**A run of records:**
________

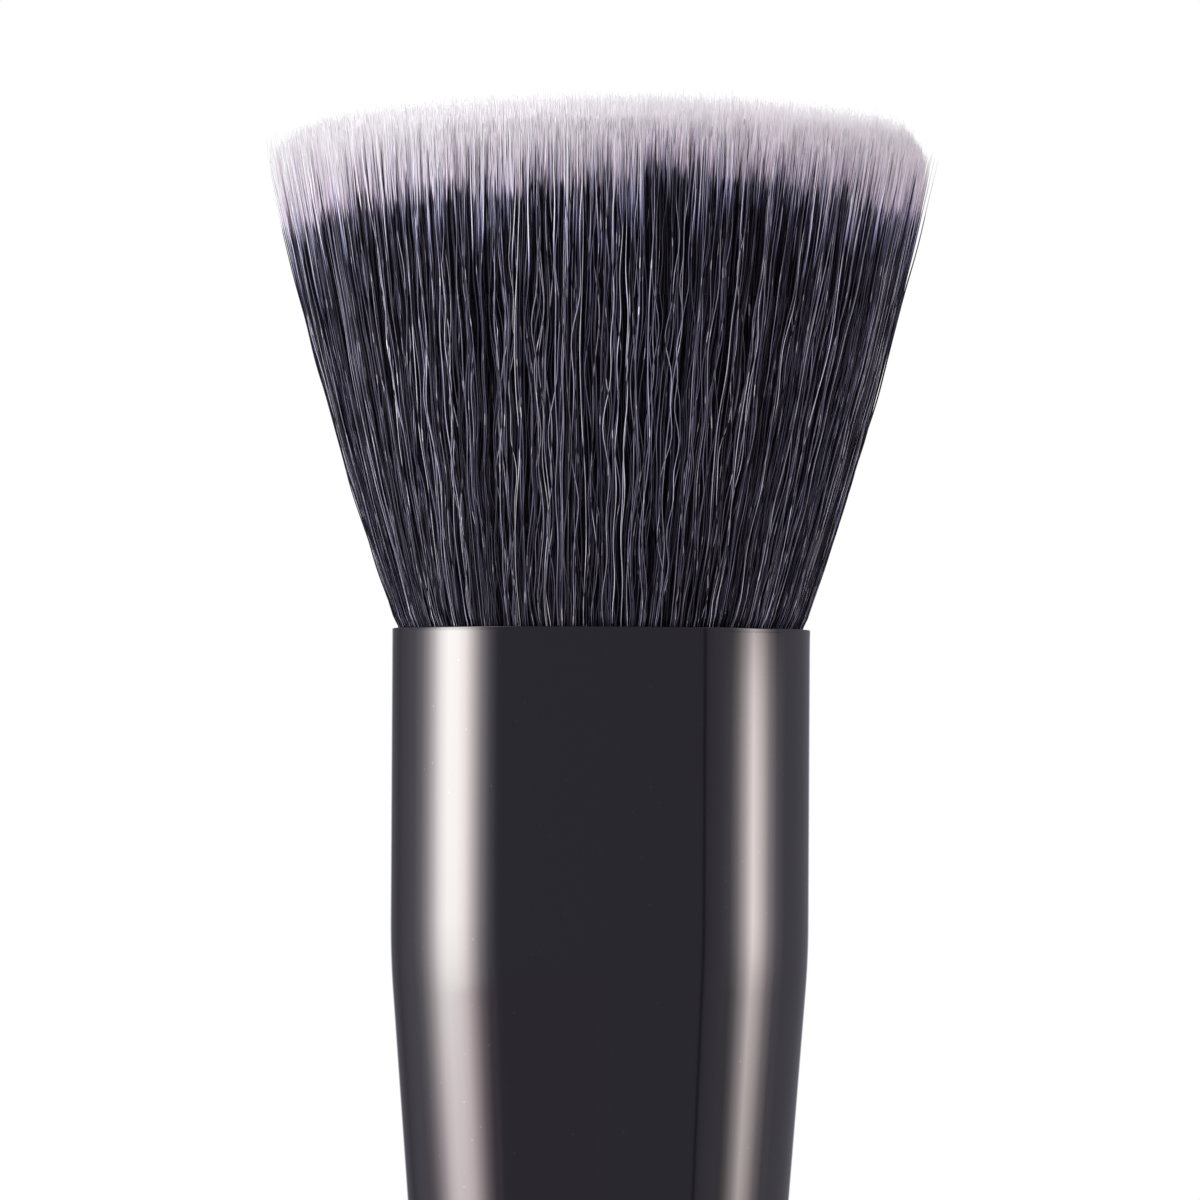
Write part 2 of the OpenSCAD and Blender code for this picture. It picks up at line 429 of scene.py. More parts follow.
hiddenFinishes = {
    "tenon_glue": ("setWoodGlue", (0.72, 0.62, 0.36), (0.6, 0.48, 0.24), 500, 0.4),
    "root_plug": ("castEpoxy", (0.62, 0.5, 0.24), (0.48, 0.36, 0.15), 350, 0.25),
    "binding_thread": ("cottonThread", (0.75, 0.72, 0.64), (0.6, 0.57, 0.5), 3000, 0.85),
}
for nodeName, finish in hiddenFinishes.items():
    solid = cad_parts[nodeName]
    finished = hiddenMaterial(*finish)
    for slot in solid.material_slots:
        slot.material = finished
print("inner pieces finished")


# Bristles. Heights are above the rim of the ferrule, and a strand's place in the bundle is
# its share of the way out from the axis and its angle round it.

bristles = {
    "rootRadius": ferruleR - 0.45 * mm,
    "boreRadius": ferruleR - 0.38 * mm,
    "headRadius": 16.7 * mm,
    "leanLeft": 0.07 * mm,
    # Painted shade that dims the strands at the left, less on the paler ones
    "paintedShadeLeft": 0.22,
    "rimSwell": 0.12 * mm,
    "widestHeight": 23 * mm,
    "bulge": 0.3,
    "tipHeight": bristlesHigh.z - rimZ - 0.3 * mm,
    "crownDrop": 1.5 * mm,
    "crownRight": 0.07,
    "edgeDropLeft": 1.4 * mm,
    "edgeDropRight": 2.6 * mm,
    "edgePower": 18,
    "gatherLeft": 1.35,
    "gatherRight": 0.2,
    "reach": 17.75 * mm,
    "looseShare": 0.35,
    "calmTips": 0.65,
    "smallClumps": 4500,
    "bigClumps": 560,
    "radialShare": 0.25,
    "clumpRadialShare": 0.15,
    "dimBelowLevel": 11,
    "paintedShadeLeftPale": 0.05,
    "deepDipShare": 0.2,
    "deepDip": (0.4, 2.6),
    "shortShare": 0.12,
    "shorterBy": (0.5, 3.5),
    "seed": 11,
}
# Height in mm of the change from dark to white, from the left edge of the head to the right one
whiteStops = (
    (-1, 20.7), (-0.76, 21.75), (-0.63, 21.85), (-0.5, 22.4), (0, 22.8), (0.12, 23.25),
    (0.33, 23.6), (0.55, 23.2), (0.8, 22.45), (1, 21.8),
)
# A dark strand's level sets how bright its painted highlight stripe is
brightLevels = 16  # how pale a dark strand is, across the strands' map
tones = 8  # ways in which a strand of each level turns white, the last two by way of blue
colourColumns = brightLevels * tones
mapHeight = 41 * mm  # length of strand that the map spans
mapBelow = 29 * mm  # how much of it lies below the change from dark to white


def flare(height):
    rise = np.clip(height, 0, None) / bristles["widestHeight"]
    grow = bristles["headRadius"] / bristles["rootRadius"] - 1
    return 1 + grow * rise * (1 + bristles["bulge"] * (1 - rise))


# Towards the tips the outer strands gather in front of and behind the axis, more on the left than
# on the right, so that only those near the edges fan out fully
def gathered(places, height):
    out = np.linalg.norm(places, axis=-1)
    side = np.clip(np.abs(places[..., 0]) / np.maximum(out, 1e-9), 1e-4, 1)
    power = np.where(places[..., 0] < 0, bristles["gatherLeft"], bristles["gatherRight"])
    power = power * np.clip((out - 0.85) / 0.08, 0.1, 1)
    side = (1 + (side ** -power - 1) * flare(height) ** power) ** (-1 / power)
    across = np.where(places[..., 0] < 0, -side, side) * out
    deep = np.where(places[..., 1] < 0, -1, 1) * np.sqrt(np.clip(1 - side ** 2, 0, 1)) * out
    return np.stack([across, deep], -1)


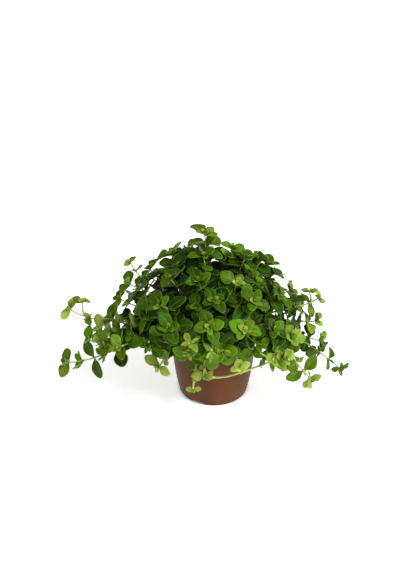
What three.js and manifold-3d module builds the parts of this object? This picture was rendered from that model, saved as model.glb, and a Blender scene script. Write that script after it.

________

**The request:** Please copy, word for word, every line from the first line of the records through the line containing "# its share", with both of those lines included and nothing else.

**Solution to this task:**
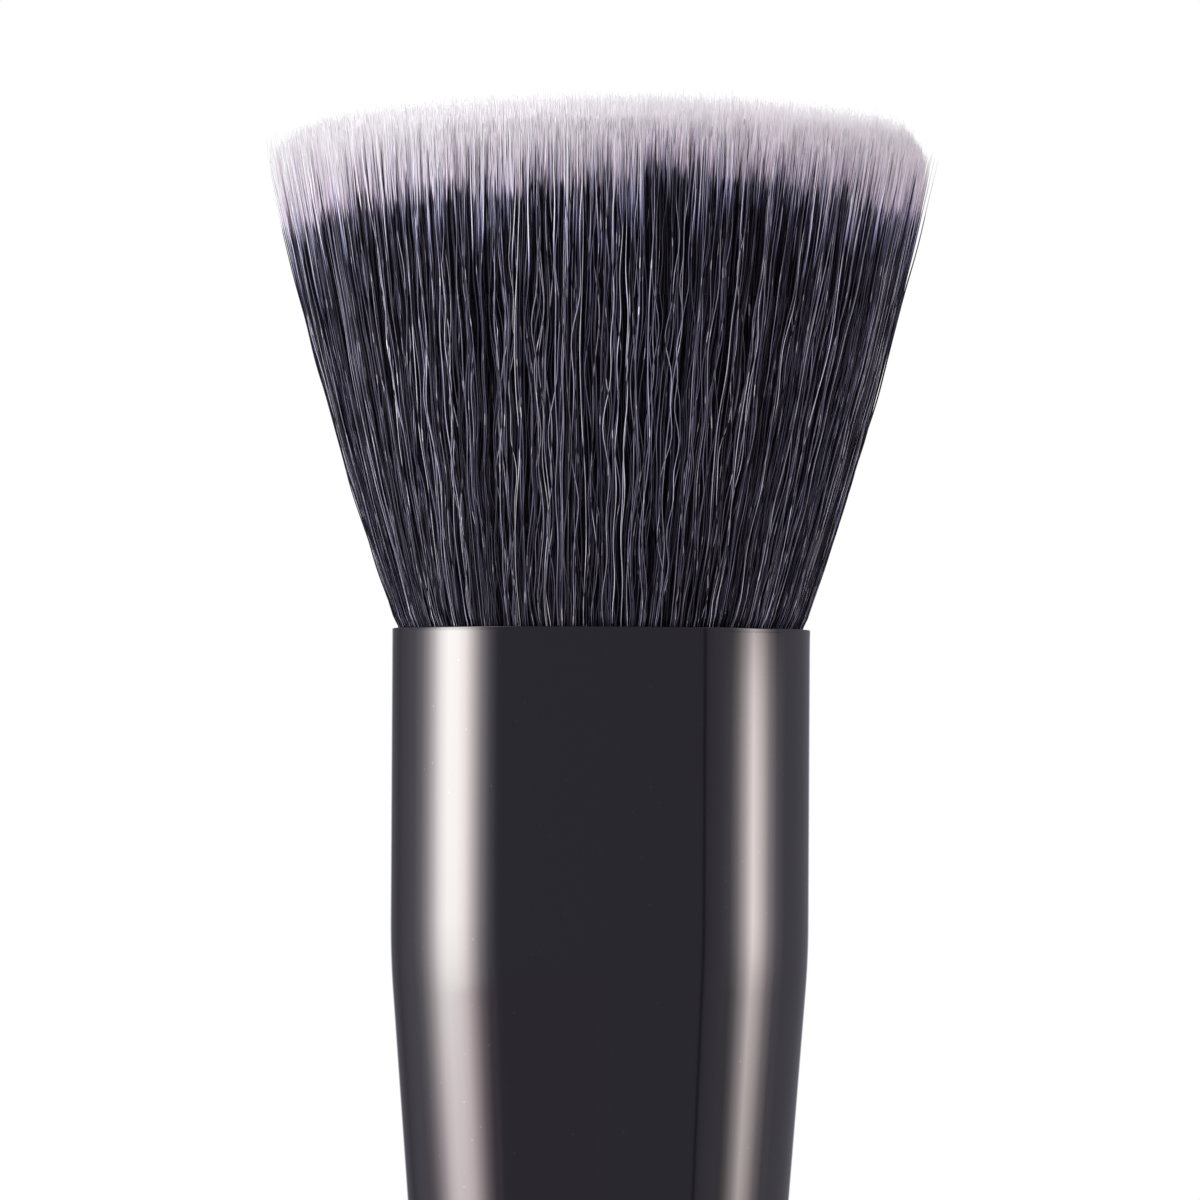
Write part 2 of the OpenSCAD and Blender code for this picture. It picks up at line 429 of scene.py. More parts follow.
hiddenFinishes = {
    "tenon_glue": ("setWoodGlue", (0.72, 0.62, 0.36), (0.6, 0.48, 0.24), 500, 0.4),
    "root_plug": ("castEpoxy", (0.62, 0.5, 0.24), (0.48, 0.36, 0.15), 350, 0.25),
    "binding_thread": ("cottonThread", (0.75, 0.72, 0.64), (0.6, 0.57, 0.5), 3000, 0.85),
}
for nodeName, finish in hiddenFinishes.items():
    solid = cad_parts[nodeName]
    finished = hiddenMaterial(*finish)
    for slot in solid.material_slots:
        slot.material = finished
print("inner pieces finished")


# Bristles. Heights are above the rim of the ferrule, and a strand's place in the bundle is
# its share of the way out from the axis and its angle round it.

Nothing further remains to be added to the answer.